Oct
22
Written by:
adayal
10/22/2010 5:03 PM
There are multiple ways to classify processes, the famous 11 are:
1. Core Process (based on CVCP) and Enabling Processes:
In the entire value chain, the point where the real differentiation happens because of which the customer chooses the company over the competitor is called CVCP (Critical Value Convergence Point) and the process that delivers the value is called as the Core Process. Every other process is called as an Enabler process.
2. Core and Shared:
Selling, converting (manufacturing) and buying are considered core processes and all other processes are considered as shared.

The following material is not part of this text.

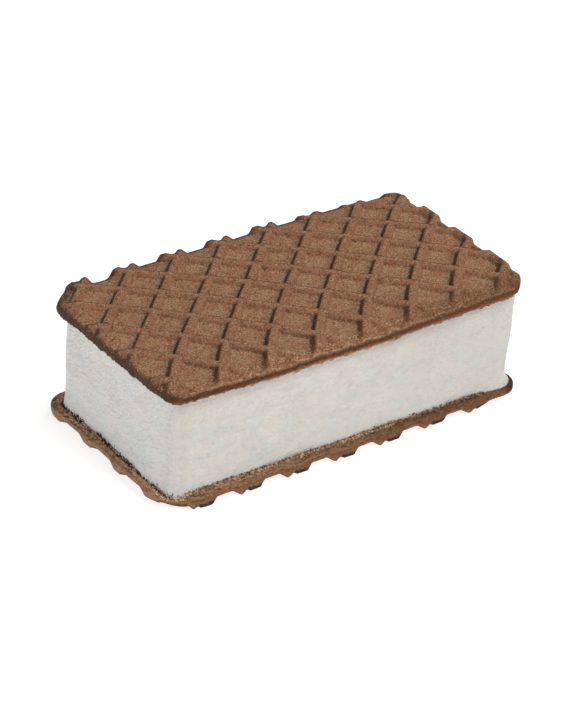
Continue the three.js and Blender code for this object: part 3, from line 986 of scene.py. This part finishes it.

3. Parent, Child and Grand Child processes:
In this model, a child process is a subset of the parent process and the grand child process is a subset of the child process.
4. 7 Level deep processes:
Element > Task > Activity > Step > Sub-Subprocess > Sub Process > Process
5. Functional Process vs. Business process:
Processes inside a function are called Functional Processes. Processes that cut across multiple functions and converge at a point to create significant value are called Business processes.
6. L0, L1 and L2 processses:
Normally a business is called an L0 process. It is divided into 6-12 high level processes called L1 processes. L1 processes are split into 6-12 pieces called L2 processes. And one can continue to drill further to create L3 and L4 processes.
7. End to end processes and Wing to Wing processes:
A process that starts from a customer and extends back to a supplier is called end to end process. A process that starts from a customer’s customer and goes back till supplier’s supplier and often 3rd level and 4th level suppliers.
8. Stakeholder Based processes:
Obvious examples are Supplier management processes, Government relations management process, Investor relations, Customer management process, Employee management process
9. Processes dealing with Material flow/ Money flow and Information-decision flow:
a) Material Flow: Raw material flow, energy flow, packing material flow
b) Money Flow: Working capital management, Cash to cash cycle, Payroll management, Loans management process
c) Information Decision: Daily reports, Functional reports, Quarterly report, SLA report, Zero delay communication, Escalation reports
10. Strategic Management processes, Continuous Improvement processes and Operational processes:
a) Strategic management processes deal with defining initiatives and executing the same for building capability to compete and grow.
b) Continuous improvement processes deals with incremental improvements of small processes on 1 or 2 parameters.
c) Operations management processes deal with exploiting the created capability. The normal sequence is Prospect > Order > Delivery > Cash > Service > Satisfaction
11. Processes around Features/ Property/ Indicator/ Parameter:
Obvious examples are Innovation management process, Time management process, Quality management process, Cost management process, Error management process etc.